WASHINGTON — Secretary of State Antony Blinken put Beijing on notice over it’s poor handling of the COVID-19 pandemic on Monday, calling its lack of transparency after it learned of the first cases of the virus a “profound problem.”
In response to a question on NBC News’ “Today,” Blinken accused China of falling short of its international obligations to provide information about the origins of the outbreak in Wuhan in late 2019, which the China’s Communist government is accused of covering up.
”There’s no doubt that especially when COVID-19 first hit, but even today, China is falling far short of the mark when it comes to providing the information necessary to the international community, making sure that experts have access to China,” Blinken said.
“All of that lack of transparency, that lack of being forthcoming is a profound problem,” he went on.
The remarks are the latest salvo between China and the Biden administration, who critics charged would be soft on Beijing after the hard line taken by the Trump administration.
A coronavirus patient is brought into the Wuhan Red Cross Hospital in Wuhan, China.HECTOR RETAMAL/AFP via Getty Images
During his Senate confirmation hearings, Blinken backed predecessor Mike Pompeo’s declaration that the Chinese government’s treatment of Uighur Muslims amounted to “genocide.”
China’s foreign ministry rebuked Blinken in a statement last week, accusing him of “interfering in its domestic affairs and undermining its interests.”
In his “Today” interview, Blinken also reprimanded Vladimir Putin’s Russian government over its crackdown on demonstrators protesting the recent arrest of opposition leader Alexei Navalny.

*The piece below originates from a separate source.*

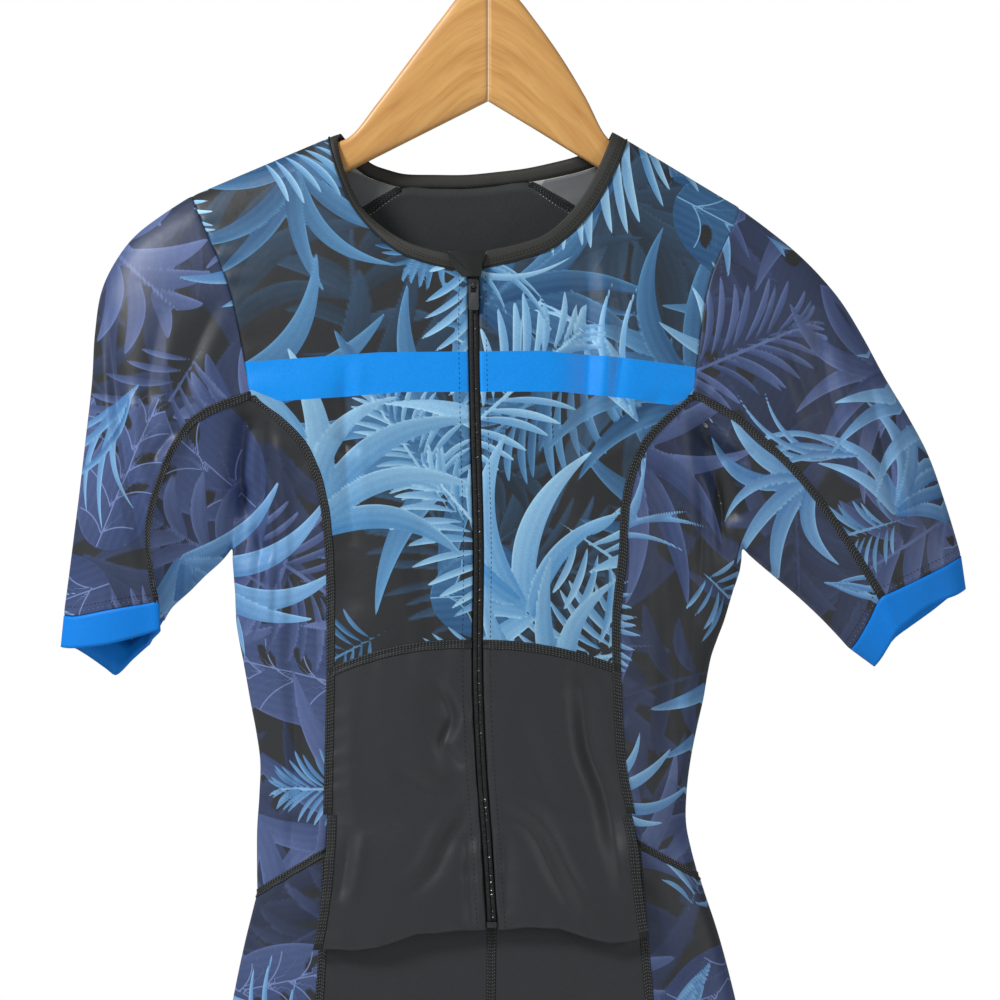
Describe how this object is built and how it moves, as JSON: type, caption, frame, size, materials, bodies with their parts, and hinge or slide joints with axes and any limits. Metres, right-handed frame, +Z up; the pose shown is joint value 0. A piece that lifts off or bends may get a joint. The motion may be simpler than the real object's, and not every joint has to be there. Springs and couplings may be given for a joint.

Police detain a man during a rally in support of jailed opposition leader Alexei Navalny in Saint Petersburg, Russia.OLGA MALTSEVA/AFP via Getty Images
The head of the state department said he was “deeply disturbed by the violent crackdown” and revealed the US was reviewing possible reactions to the Kremlin’s mass arrest of protesters.
“The Russian government makes a big mistake if it believes that this is about us,” Blinken said after Moscow warned Washington against imposing any new sanctions.
“It’s about them. It’s about the government. It’s about the frustration that the Russian people have with corruption, with autocracy, and I think they need to look inward, not outward,” he said.
Members of the World Health Organization team leave the Wuhan centre for disease control.HECTOR RETAMAL/AFP via Getty Images
In a call with Russian leader Putin last week, Biden rebuked his “malign actions” and asked him to release Navalny, White House spokeswoman Jen Psaki said.
“The president could not have been clearer in his conversation with President Putin,” Blinken said.